Celebrated on Nov. 1, Dia de los Muertos (“Day of the Dead”) originated in Mexico, though it’s celebrated throughout Latin America, and increasingly, in other cultures throughout the world. The custom blends indigenous Aztec ritual with Catholicism, the religion of the Spanish conquistadors. The holiday falls on the date of two minor Catholic holidays – All Saints Day, and All Souls Day.

The Moab Valley Multicultural Center is hosting its fourth annual Dia de los Muertos celebration on Saturday, Nov. 1, at the multicultural center, 156 N. 100 W. The public is invited to join the festivities.

It is believed that the spirits of loved ones return on that day, and families prepare for their visit by creating altars with things to welcome and make the spirits happy. It is also believed the deceased would rather have their lives celebrated than mourned, and thus, the day is celebrated with food, drink and activities the dead loved ones enjoyed in life.

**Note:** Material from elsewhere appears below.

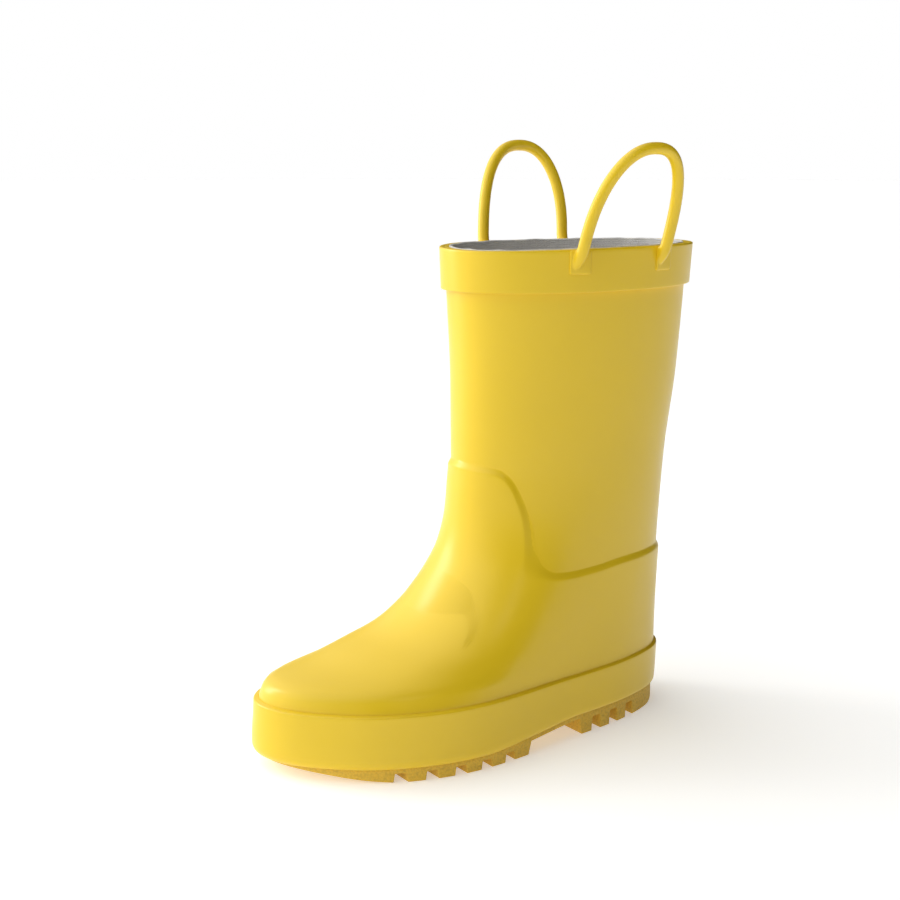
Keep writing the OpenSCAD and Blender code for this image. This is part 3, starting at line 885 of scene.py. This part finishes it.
def soften(piece, width, sharp=35.0):
    """Rounds a piece's sharp edges and shades it smooth."""
    bm = bmesh.new()
    bm.from_mesh(piece.data)
    bmesh.ops.remove_doubles(bm, verts=bm.verts, dist=0.02 * MM)
    bmesh.ops.dissolve_degenerate(bm, edges=bm.edges, dist=0.02 * MM)
    edges = [e for e in bm.edges if len(e.link_faces) == 2 and e.calc_face_angle(0) > math.radians(sharp)]
    bmesh.ops.bevel(bm, geom=edges, offset=width, offset_type="OFFSET", affect="EDGES", segments=2,
                    profile=0.5, material=-1, clamp_overlap=True)
    weld(bm)
    bm.to_mesh(piece.data)
    bm.free()
    piece.data.polygons.foreach_set("use_smooth", [True] * len(piece.data.polygons))
    piece.data.set_sharp_from_angle(angle=math.radians(sharp))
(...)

“Loss is something that brings everyone together,” said Rhiana Medina, Moab Valley Multicultural Center director. “Dia de los Muertos is a way to honor those lost loved ones. It’s a sacred event.”

A mock graveyard will depict altars and tombs ― both human and pet ― decorated in a traditional style with items that were important to the deceased.

Moabites were invited to reserve altars to decorate and commemorate their own lost loved ones. Altars are typically decorated with candles, flowers, and photographs – and objects important to the deceased.

The four-hour celebration Saturday will include children activities, face-painting, live music performed by local band Haley and the Tom Cats, and even manicures.

“It’s a fantastically fun event,” Medina said. “There’s something for all ages.”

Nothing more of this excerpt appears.